Engagement with the UN human rights bodies, especially with the UPR process since 2010, has raised awareness on the issue of business and human rights in Mongolia.

The issue appears to have moved forwards as a result of several activities including briefing the UPR Working Group, drafting the submission of a civil society report to the UPR and engagement with all relevant Government ministries, parliament bodies and political party caucuses seeking information on government plans to implement the Business and Human Rights Guidance.

The UPR system is promising in terms of engagement with States to show that the UN is serious about its conventions and their implementation. It brings in much broader engagement, exposure and support to start implementing commitments. I hope the next round of review will actually look at the budgets set aside for their implementation and move on from voluntary to mandatory recommendations where necessary.   We are also hoping for more capacity building support to civil society engaged in this process, especially beginning to work on the new Business and Human Rights Guidance monitoring.

We hope that the Government will implement the recommendations of the UN Working Group on Transnational Corporations  as per its report on Mongolia from its  first fact-finding mission to a member State.

In 2013, a 7-member delegation led by a Parliament member visited the Human Rights Council but never attended the Forum itself. Our engagement with Government found that there is no knowledge of the Guiding Principles on Business and Human Rights, the Working Group report mentioned above and generally no clarity about its role in ensuring that businesses respect human rights on its territory.

Monitoring the compliance of foreign and transnational corporations without engagement of international human rights systems is simply dangerous as well as ineffective.

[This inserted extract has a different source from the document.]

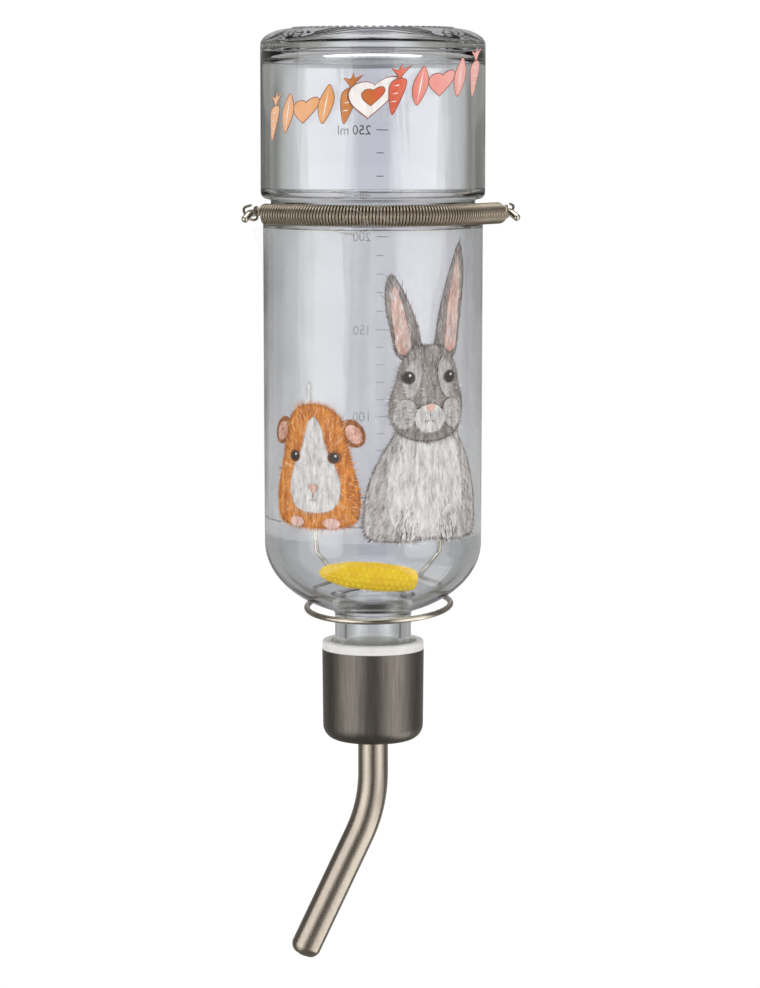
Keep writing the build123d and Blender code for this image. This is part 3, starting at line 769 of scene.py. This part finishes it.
def make_cavy():
    """A plain orange and white guinea pig seen from the front."""
    art = Print("guinea_pig_print", -31.5, 127.5, film_radius(110) + FILM_THICKNESS)
    down, outward = downwards(0.08), away_from(14)
    for side in (-1, 1):
        fold = one_way(side, -0.6)
        edge = art.oval(side * 10.6, 24.6, 3.9, 3.0, CAVY_BROWN, -52 * side)
        art.fringe(edge, CAVY_BROWN, 0.5, fold, 0.9, 0.16, 40 + side)
        edge = art.oval(side * 10.9, 24.4, 2.7, 1.9, PINK_SKIN, -52 * side)
        art.fur(edge, [CAVY_BROWN, CAVY_ORANGE, PINK_SKIN], 60, fold, 1.2, 0.15, 41 + side)
    body = [(0, 31.8), (4.4, 31), (7.6, 28), (8.9, 23), (10.6, 16.5), (12.6, 8), (10.8, 1.4), (0, 0)]
    edge = art.shape(both_sides(body), CAVY_ORANGE)
    art.fur(edge, [CAVY_BROWN, CAVY_ORANGE, CAVY_ORANGE, CAVY_PALE, CAVY_PALE], 1200, outward, 1.9, 0.16, 43)
    art.fringe(edge, CAVY_BROWN, 0.4, outward, 1.3, 0.17, 44)
    art.fringe(edge, CAVY_ORANGE, 0.4, outward, 1.5, 0.19, 45)
    blaze = [(0, 28.4), (2.0, 26), (3.4, 21), (6.4, 15), (7.4, 9.6), (5.4, 5.2), (0, 4.0)]
    edge = art.shape(both_sides(blaze), PALE_FUR)
    art.fringe(edge, PALE_FUR, 0.4, outward, 1.3, 0.16, 47)
    art.fur(edge, [PALE_FUR, PALE_FUR, PALE_FUR, FUR_SHADE], 330, outward, 1.4, 0.13, 46)
    for side in (-1, 1):
        art.oval(side * 5.9, 18.4, 1.8, 1.6, CAVY_BROWN, 20 * side)
        art.oval(side * 5.9, 18.3, 1.35, 1.3, EYE_INK)
        art.oval(side * 5.9 + 0.4, 18.8, 0.32, 0.32, PALE_FUR)
        edge = art.oval(side * 5.2, 1.5, 2.4, 1.3, PINK_SKIN)
        art.fur(edge, [PINK_SKIN, PALE_FUR], 30, down, 0.9, 0.14, 48 + side)
        for k in range(3):
            art.line(side * 2.4, 9.4 - 0.5 * k, (side, 0.2 - 0.2 * k), 6.5, 0.1, PALE_FUR)
    art.shape([(0, 9.2), (1.4, 10.7), (0, 11.3), (-1.4, 10.7)], PINK_SKIN, steps=4, step=0.5)
    art.line(0, 9.3, (0, -1), 1.8, 0.26, CAVY_BROWN)
    for side in (-1, 1):
        art.line(0, 7.5, (side, -0.5), 1.5, 0.2, CAVY_BROWN)
    return art.finish()


def make_ground_line():
    """The thin drawn line that the two animals sit on."""
    art = Print("ground_line_print", 0, 127.2, film_radius(127) + FILM_THICKNESS)
    art.layer = 1
    rng = random.Random(61)
    x, end = -40.0, -4.0
    while x < end:
        length = rng.uniform(3, 6)
        y = 0.5 + rng.uniform(-0.25, 0.25)
        art.put(stroke(Vector((x, y)), Vector((1, rng.uniform(-0.03, 0.03))).normalized(), length, 0.22),
                [(0, 1, 2, 3)], RABBIT_DARK)
        x += length * 0.7
    return art.finish()


def grown(points, by):
    """A closed flat outline moved outwards by a distance."""
    middle = sum((Vector(p) for p in points), Vector((0, 0))) / len(points)
    out = []
    for i, p in enumerate(points):
        way = Vector(points[(i + 1) % len(points)]) - Vector(points[i - 1])
        normal = Vector((way.y, -way.x)).normalized()
        if normal.dot(Vector(p) - middle) < 0:
            normal.negate()
        out.append(Vector(p) + normal * by)
    return out


HEART = [
    (0.575 * math.sin(a) ** 3, 0.42 * math.cos(a) - 0.16 * math.cos(2 * a) - 0.06 * math.cos(3 * a))
    for a in (2 * math.pi * k / 16 for k in range(16))
]
CARROT = [
    (0, -0.5), (0.1, -0.25), (0.17, 0.05), (0.15, 0.2), (0, 0.26), (-0.15, 0.2), (-0.17, 0.05),
    (-0.1, -0.25),
]
TOPS = [
    (0, 0.24), (0.07, 0.36), (0.2, 0.5), (0.05, 0.44), (0, 0.56), (-0.05, 0.44), (-0.2, 0.5),
    (-0.07, 0.36),
]
LEAF = [
    (0, -0.48), (0.16, -0.2), (0.2, 0.1), (0.1, 0.36), (0, 0.5), (-0.1, 0.36), (-0.2, 0.1),
    (-0.16, -0.2),
]
VEIN = [(0, -0.42), (0.022, 0.0), (0, 0.42), (-0.022, 0.0)]


def make_row():
    """A rising row of carrots, leaves and hearts round the front of the base part."""
    art = Print("rising_row_print", 0, 17.6, UPPER_R)
    slope, lean, span = 0.19, math.radians(12), 60.0
    carrot_size, leaf_size, heart_size = 12.0, 10.0, 7.0

    def placed(points, x, size):
        return [
            (x + size * (px * math.cos(lean) + py * math.sin(lean)),
             x * slope + size * (py * math.cos(lean) + px * slope)) for px, py in points
        ]

    def edged(points, x, size, steps=5):
        outline = placed(points, x, size)
        art.shape(grown(outline, 0.22), ROW_EDGE, steps=steps, step=0.8)
        art.shape(outline, ROW_INK, steps=steps, step=0.8)

    kinds = "carrot leaf heart leaf carrot big_heart carrot leaf heart leaf carrot".split()
    for i, kind in enumerate(kinds):
        x = -span / 2 + span * i / (len(kinds) - 1)
        if kind == "carrot":
            edged(TOPS, x, carrot_size, 3)
            edged(CARROT, x, carrot_size)
            for k in range(3):
                y = 0.12 - 0.17 * k
                line = [(-0.1, y), (0.0, y - 0.018), (0.04, y), (0.0, y + 0.012)]
                art.shape(placed(line, x, carrot_size), ROW_PALE, steps=0)
        elif kind == "leaf":
            edged(LEAF, x, leaf_size)
            art.shape(placed(VEIN, x, leaf_size), ROW_PALE, steps=0)
        elif kind == "heart":
            edged(HEART, x, heart_size, 2)
        else:
            art.shape(placed(HEART, x, 12.0), ROW_EDGE, steps=2, step=0.8)
            art.shape(placed(HEART, x, 11.2), ROW_PALE, steps=2, step=0.8)
            edged(HEART, x, 5.0, 2)
    return art.finish()


def flat_text(text, height):
    """The triangles of generic lettering, in millimetres, starting at the origin."""
    curve = bpy.data.curves.new("lettering", "FONT")
    curve.body = text
    curve.size = height / 0.7
    curve.resolution_u = 4
    holder = bpy.data.objects.new("lettering", curve)
    bpy.context.collection.objects.link(holder)
    mesh = bpy.data.meshes.new_from_object(holder)
    points = [Vector(v.co[:2]) for v in mesh.vertices]
    faces = [tuple(p.vertices) for p in mesh.polygons]
    bpy.data.objects.remove(holder)
    bpy.data.meshes.remove(mesh)
    bpy.data.curves.remove(curve)
    return points, faces


def make_scale():
    """The volume scale on the back of the bottle, read from behind."""
    marks = ((250, 25.9), (200, 56.2), (150, 81.0), (100, 104.1), (50, 126.7))
    below_last = (0, 149.0)
    text_height, long_start, short_start, tick_end, half_tick = 2.5, -4.4, -3.0, -0.9, 0.11
    ticks = []
    for (_, drop), (_, after) in zip(marks, (*marks[1:], below_last)):
        gap = (after - drop) / 5
        ticks += [(drop + gap * k, short_start if k else long_start) for k in range(5)]
    for name, top, bottom, radius in (
        ("base_scale_print", 0, 40, UPPER_R),
        ("film_scale_print", FILM_TOP + 1, FILM_BOTTOM - 1, film_radius(90) + FILM_THICKNESS),
    ):
        art = Print(name, 180, 0, radius)
        art.layer = 1
        for volume, drop in marks:
            if top < drop < bottom:
                label = f"{volume} ml" if volume == 250 else f"{volume}"
                points, faces = flat_text(label, text_height)
                art.put([(p.x + 0.6, p.y - drop - text_height / 2) for p in points], faces, SCALE_INK)
        for drop, start in ticks:
            if top < drop < bottom:
                high, low = half_tick - drop, -half_tick - drop
                art.put([(start, low), (tick_end, low), (tick_end, high), (start, high)],
                        [(0, 1, 2, 3)], SCALE_INK)
        art.finish()


make_rabbit()
make_cavy()
make_ground_line()
make_row()
make_scale()


# ---------------------------------------------------------------- studio

def area_light(name, place, aim, size, power):
    data = bpy.data.lights.new(name, "AREA")
    data.shape = "RECTANGLE"
    data.size, data.size_y = size
    data.energy = power
    light = bpy.data.objects.new(name, data)
    light.location = place
    light.rotation_euler = (Vector(aim) - Vector(place)).to_track_quat("-Z", "Z").to_euler()
    bpy.context.collection.objects.link(light)


def staged_mesh(name, corners, material):
    mesh = bpy.data.meshes.new(name)
    mesh.from_pydata(corners, [], [(0, 1, 2, 3)])
    mesh.materials.append(material)
    obj = bpy.data.objects.new(name, mesh)
    bpy.context.collection.objects.link(obj)
    return obj


def glow_material(name, low, high):
    """An evenly glowing surface that no lamp changes."""
    m = Nodes(name)
    m.set(Base_Color=(0, 0, 0, 1), Roughness=1.0, Specular_IOR_Level=0.0, Emission_Strength=1.0)
    m.link(m.ramp(m.noise(3, 2), [(0.3, low), (0.7, high)]), m.shader.inputs["Emission Color"])
    return m.material


def painted_glass_light_material():
    """Painted light and shade that shows through the glass and in its reflections: a pale middle and darker
    sides, each height with its own ramp.
    """
    m = Nodes("painted_glass_shade")
    m.set(Base_Color=(0, 0, 0, 1), Roughness=1.0, Specular_IOR_Level=0.0, Emission_Strength=1.0)
    half_width = 0.32
    off_middle = m.add("ShaderNodeMath", operation="ABSOLUTE")
    m.link(m.axis("X"), off_middle.inputs[0])
    reach = m.between(off_middle.outputs[0], 0, half_width)
    top = m.ramp(reach, [
        (0.0, (0.62, 0.62, 0.7)), (0.16, (0.68, 0.68, 0.71)), (0.27, (0.64, 0.64, 0.66)),
        (0.36, (0.52, 0.52, 0.52)), (0.5, (0.26, 0.26, 0.24)), (1, (0.2, 0.2, 0.185)),
    ])
    middle = m.ramp(reach, [
        (0.0, (0.39, 0.385, 0.45)), (0.16, (0.39, 0.39, 0.42)), (0.27, (0.4, 0.4, 0.42)),
        (0.36, (0.3, 0.3, 0.3)), (0.5, (0.13, 0.13, 0.12)), (1, (0.09, 0.09, 0.083)),
    ])
    lower = m.ramp(reach, [
        (0.0, (0.44, 0.44, 0.5)), (0.16, (0.46, 0.46, 0.48)), (0.27, (0.43, 0.43, 0.45)),
        (0.36, (0.44, 0.44, 0.45)), (1, (0.36, 0.36, 0.35)),
    ])
    above = m.ramp(reach, [
        (0.0, (0.24, 0.24, 0.26)), (0.12, (0.32, 0.32, 0.34)), (0.25, (0.55, 0.55, 0.56)),
        (0.4, (0.45, 0.45, 0.44)), (1, (0.3, 0.3, 0.28)),
    ])
    height = m.axis("Z")
    colour = top
    for start, end, ramp in ((0.05, 0.02, middle), (-0.04, -0.09, lower), (0.1, 0.107, above)):
        colour = m.mix(m.between(height, start, end), colour, ramp)
    m.link(colour, m.shader.inputs["Emission Color"])
    return m.material


def card(name, corners, material):
    """A card that shows only in reflections and through the glass."""
    obj = staged_mesh(name, corners, material)
    obj.visible_camera = False
    obj.visible_shadow = False
    obj.visible_diffuse = False
    return obj


def upright(start, end, low, high):
    return [(*start, low), (*end, low), (*end, high), (*start, high)]


def flat(left, right, front, back, height):
    return [(left, front, height), (right, front, height), (right, back, height), (left, back, height)]


def make_studio():
    floor_z, floor_reach = -0.42, 60.0
    side, end, wall_top = 4.5, 3.4, 4.0
    white = glow_material("white_paper", (1.01, 1.01, 1.01), (1.03, 1.03, 1.03))
    staged_mesh("floor", flat(-floor_reach, floor_reach, -floor_reach, floor_reach, floor_z), white)
    staged_mesh("backdrop", upright((-side, end), (side, end), floor_z, wall_top), white)
    for name, start, stop in (
        ("left_wall", (-side, -end), (-side, end)),
        ("right_wall", (side, -end), (side, end)),
        ("front_wall", (-side, -end), (side, -end)),
    ):
        wall = staged_mesh(name, upright(start, stop, floor_z, wall_top), white)
        wall.visible_glossy = wall.visible_transmission = False
        wall.visible_diffuse = wall.visible_shadow = False

    world = bpy.data.worlds.new("studio")
    bpy.context.scene.world = world
    world.use_nodes = True
    background = world.node_tree.nodes["Background"]
    background.inputs["Color"].default_value = (0.93, 0.94, 1.0, 1)
    background.inputs["Strength"].default_value = 0.4

    black = glow_material("black_cloth", (0.012, 0.012, 0.012), (0.02, 0.02, 0.021))
    dark = glow_material("dark_cloth", (0.2, 0.195, 0.182), (0.25, 0.243, 0.228))
    grey = glow_material("grey_cloth", (0.16, 0.16, 0.15), (0.19, 0.19, 0.178))
    bright = glow_material("bright_paper", (2.1, 2.1, 2.1), (2.3, 2.3, 2.3))
    low, high = -0.41, 1.0
    front_card = card("front_card", upright((-0.42, -1.6), (0.42, -1.6), low, high), black)
    front_card.visible_transmission = False
    card("left_card", upright((-1.3, -0.1), (-0.7, 0.52), low, high), grey)
    card("right_card", upright((1.3, -0.1), (0.7, 0.52), low, high), grey)
    # the back card carries the painted light and shade that the glass shows
    card("back_card", upright((-0.75, 0.5), (0.75, 0.5), low, high), painted_glass_light_material())
    card("under_card", flat(-0.3, 0.3, -1.5, -0.05, low), dark)
    card("under_back_card", flat(-1.1, 0.25, -0.05, 0.5, low), dark)
    card("under_right_card", flat(0.25, 1.1, 0.12, 0.5, low), dark)
    low_right_card = card("low_right_card", flat(0.25, 0.65, -0.6, 0.12, low), bright)
    low_right_card.visible_transmission = False

    middle = (0, -0.03, -0.02)
    area_light("left_softbox", (-0.95, -0.77, 0.1), middle, (1.05, 1.1), 5.2)
    area_light("right_softbox", (0.95, -0.77, 0.1), middle, (1.05, 1.1), 4.9)
    area_light("top_softbox", (0.0, -0.2, 1.3), middle, (1.2, 1.2), 11)


def make_camera():
    """A little below the level of the upturned base, looking slightly down."""
    distance, right, height, pitch = 900.0, 1.84, -20.0, 6.434
    data = bpy.data.cameras.new("camera")
    data.sensor_fit = "AUTO"
    data.sensor_width = 36.0
    data.lens = 125.7
    data.clip_start, data.clip_end = 0.05, 100.0
    camera = bpy.data.objects.new("camera", data)
    camera.location = Vector((AXIS_X + right, AXIS_Y - distance, BASE_Z + height)) * MM
    camera.rotation_euler = Euler((math.radians(90 - pitch), 0, 0))
    bpy.context.collection.objects.link(camera)
    bpy.context.scene.camera = camera


make_studio()
make_camera()
bpy.context.scene.view_settings.view_transform = "Standard"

In a globalized world, the goal should be to bring international norms and standards together with the transnational corporations, to eliminate double standards in business operations in Mongolia.

Rio Tinto has been able to monitor and prevent a major disaster in its Kennecott’s Bingham Canyon mine in the US but does not prevent mine collapses in other parts of the world they operate in.  In Mongolia they have huge white clouds floating over their mine, which they would not do in the US.

If transnational corporations publicly commit to upholding international standards everywhere they work, they should do so in practice and we will monitor compliance with their own commitments.